On a side, that new money that was issued with the invisible pics and new design? Why? Because China was counterfeiting in order to buy nukes from Russia, telling the Chinese people that they will hit us with them, payed for out of our own pockets. The bills were changed in an attempt to thwart the counterfeiting. But it is irrelavent. They can print the new way, as well, and are. At least the banks don't have to print it, they just write it into the borrowers account.

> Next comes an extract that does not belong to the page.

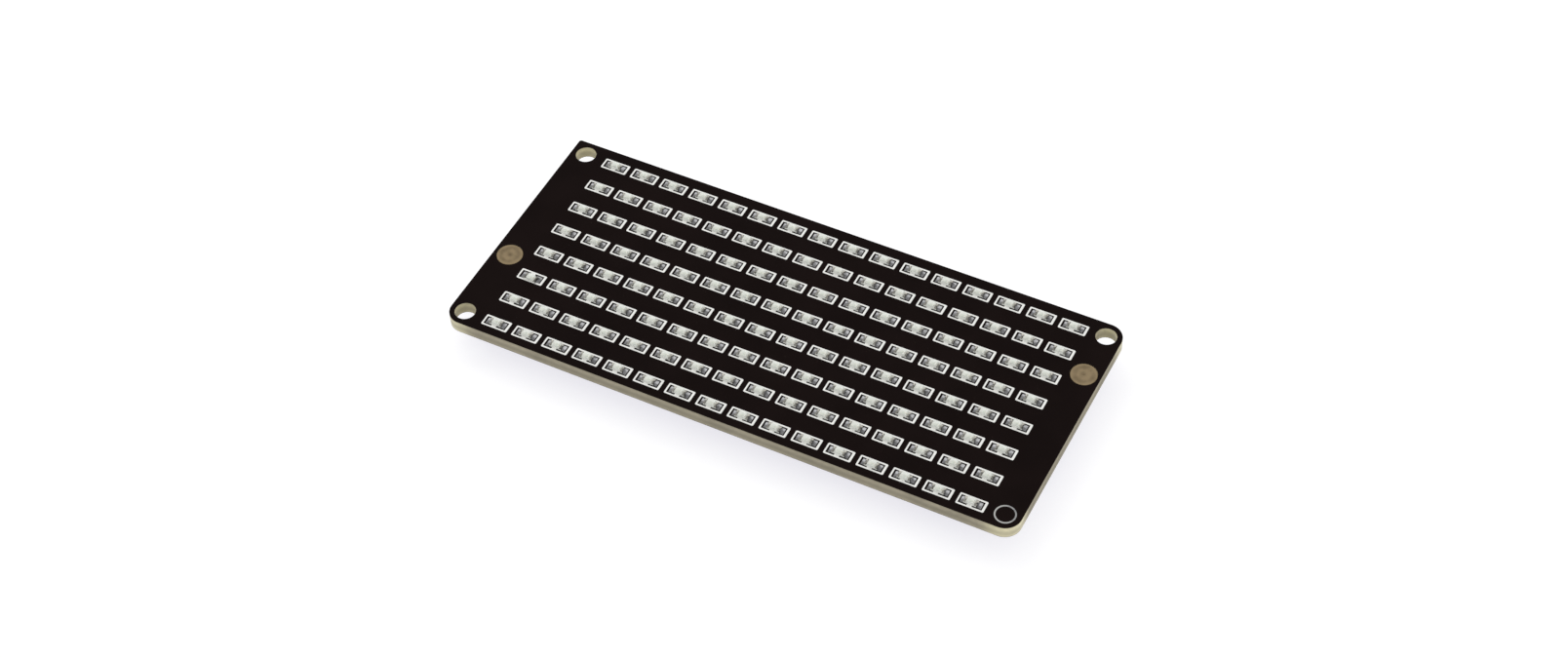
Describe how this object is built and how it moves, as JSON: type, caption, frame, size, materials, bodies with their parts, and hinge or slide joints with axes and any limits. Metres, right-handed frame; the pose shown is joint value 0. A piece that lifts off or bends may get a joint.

reply posted on 20-9-2008 @ 05:06 PM by yellowcard
Originally posted by Gregarious
I need some insight from someone who knows more about this than I. If the banks have counterfeited, say $100, and loaned it out. The loan went bad and that $100 disappeared. Then the government comes in and prints money to replace it. So the money supply went from (x + $100) to (0), to (x + $100). The public no longer is occupieing the banks real estate, and now the government owns it. Sure, the debtors got screwed by being so in debt, the banks got screwed when they engaged in counterfeiting, and a few profit by getting work with the expanding bureaucracy. But what other economic effects will this have on others who use greenbacks? I am on government subsistence, and it is increased every 12 months to account for the governments fictitious inflation numbers. So if the money I get drops in value by, say half, until it is increased a few percent, I get screwed royally. But what would cause the inflation? The government only is printing what just disappeared from the counterfeit put out by the banks.
On a side, that new money that was issued with the invisible pics and new design? Why? Because China was counterfeiting in order to buy nukes from Russia, telling the Chinese people that they will hit us with them, payed for out of our own pockets. The bills were changed in an attempt to thwart the counterfeiting. But it is irrelavent. They can print the new way, as well, and are. At least the banks don't have to print it, they just write it into the borrowers account.


Bank lending is not "counterfeiting", it is measured in the M1 money supply. Theoretically this money was blown on assets and now we have go though "reflation" to stop the "deflation" of asset values, but in the next 2-3 years it will cause inflation. You are "reflating" financial assets, while commodities become both more scarce and the purchasing power of the dollar falls, causing an inflationary problem. Luckily the Fed is kind of taming an inflationary spiral by now cutting rates too low...2% is low, but they could cut it to 0%.

[edit on 20-9-2008 by yellowcard]



reply posted on 17-10-2008 @ 09:34 PM by Gregarious
reply to post by yellowcard



I'm sorry, I still don't get it. The banks are loaning out money that does not exist, until they loan it out. How is that not counterfeiting? Soley because they do not have the added cost of actually printing the money they are creating? Or maybe just because that is a 'politically correct' way of counterfeiting, and noone likes to call a rose, a rose? A rose, by any other name, is still a rose.


reply posted on 17-10-2008 @ 09:53 PM by ghaleon12
reply to post by Gregarious



As long as they maintain a reserve requirement around 1/9 of the money they lend out, they are protected by the federal reserve in the case of a bank run or whatever.


reply posted on 31-10-2008 @ 11:39 PM by Gregarious
reply to post by netscape

I just ran across your post today, and I can tell you to invest half in top notch collectible gold coins, or even silver. The other half in inverse ETFs, maybe DIG, then when it starts to drop, change to DUG.